Latest Benning films show new strengths

James Benning is a filmmaker on the go. One of his trademarks is a keen delight in movement, often with the camera poked out a car or train window. Another is a willingness to stop the action dead, for minutes at a stretch, and absorb the ambiance of some everyday place. Taken together, these habits give his work a mixture of fluidity and solidity - always at odds with each other, yet somehow sharing the screen peacefully. Although he considers himself a storyteller as well as a traveler, Mr. Benning is less successful at weaving sparse, cryptic narratives into his peripatetic movies. This weakness stood out during the four-week retrospective of his films that opened the latest season of the New American Filmmakers Series, a regular event at the Whitney Museum of American Art here.
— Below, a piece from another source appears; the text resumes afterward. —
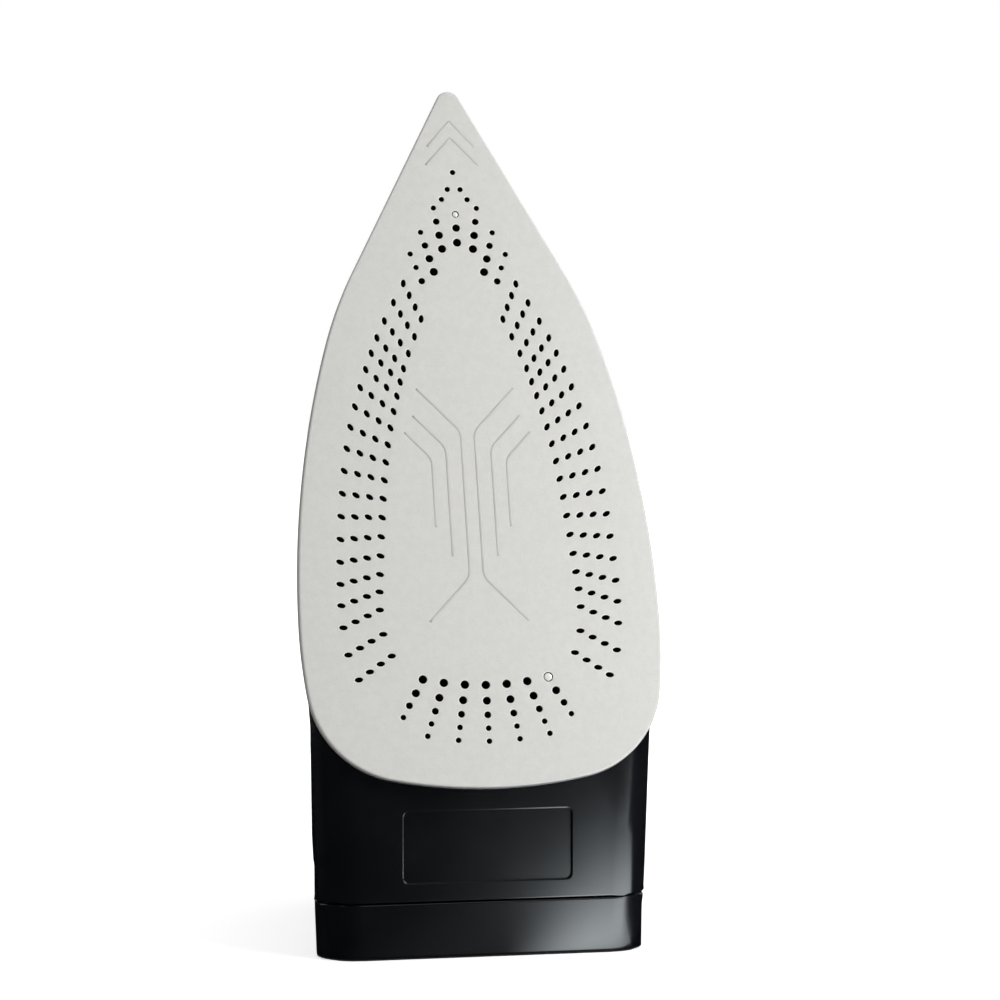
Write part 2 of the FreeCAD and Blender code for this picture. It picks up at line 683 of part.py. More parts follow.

So it's heartening to note that Benning's latest major works take a new approach to narrative. Here he doesn't sneak bits of story into otherwise formal and laconic frameworks. Rather, he places the narrative right up front - letting it dictate mood and structure, just as movements and locations did before.

The result is a new kind of Benning film, carrying a heightened emotional charge that suits the troubling, real-life subjects he has chosen to deal with.

The unseen protagonist of ``American Dreaming'' is Arthur Bremer, who injured Alabama governor George Wallace in a 1972 assassination attempt. ``Landscape Suicide'' also focuses on tragedy: the impulsive murder of a California schoolgirl by one of her classmates, and the crimes of a psychotic killer in the Midwest. (The latter case inspired the notorious ``Texas Chainsaw Massacre'' movies, and Benning's anguished treatment of it makes an effective antidote to their childish exploitation.)

In exploring these subjects, Benning shows a sadness so deep it's almost palpable. As if his civilized nature won't let him grasp the enormity of such things, he gazes at them with a fixed concentration that recalls the reveries of his earlier films. But now he gives literal meaning as much weight as poetic allusion. The cranky phrases of Bremer's diary crawl across the screen throughout ``American Dreams,'' and large portions of ``Landscape Suicide'' consist of words taken directly from court proceedings and a confession.

Benning's response to this material seems a mixture of incredulity and grief - and, at least in the teen-ager's case, compassion for the ruined life of the killer as well as the lost life of her victim.

In the manner of his earlier films, Benning illuminates his subjects with shots of objects and places and also with carefully selected sounds. The backdrop for Bremer's diary is a parade of old baseball cards (making a too-obvious point about the right sort of way to get attention in the world) and the sound track is peppered with bygone rock-and-roll hits. ``Landscape Suicide'' scrutinizes the locations as well as the perpetrators of crimes and reaches its highest emotional pitch when it dwells on an idealized schoolgirl lounging in her bedroom as a delirious inspirational song fills the air.

Benning has treated sad material before, as in ``Him and Me,'' a 1982 work. In formal terms also, his new pictures can be seen as logical extensions of early experiments like ``Honeylane Road'' and more fully realized pictures like ``8 x 11'' and ``One Way Boogie Woogie.'' But never before has he communicated so forthrightly or so forcefully.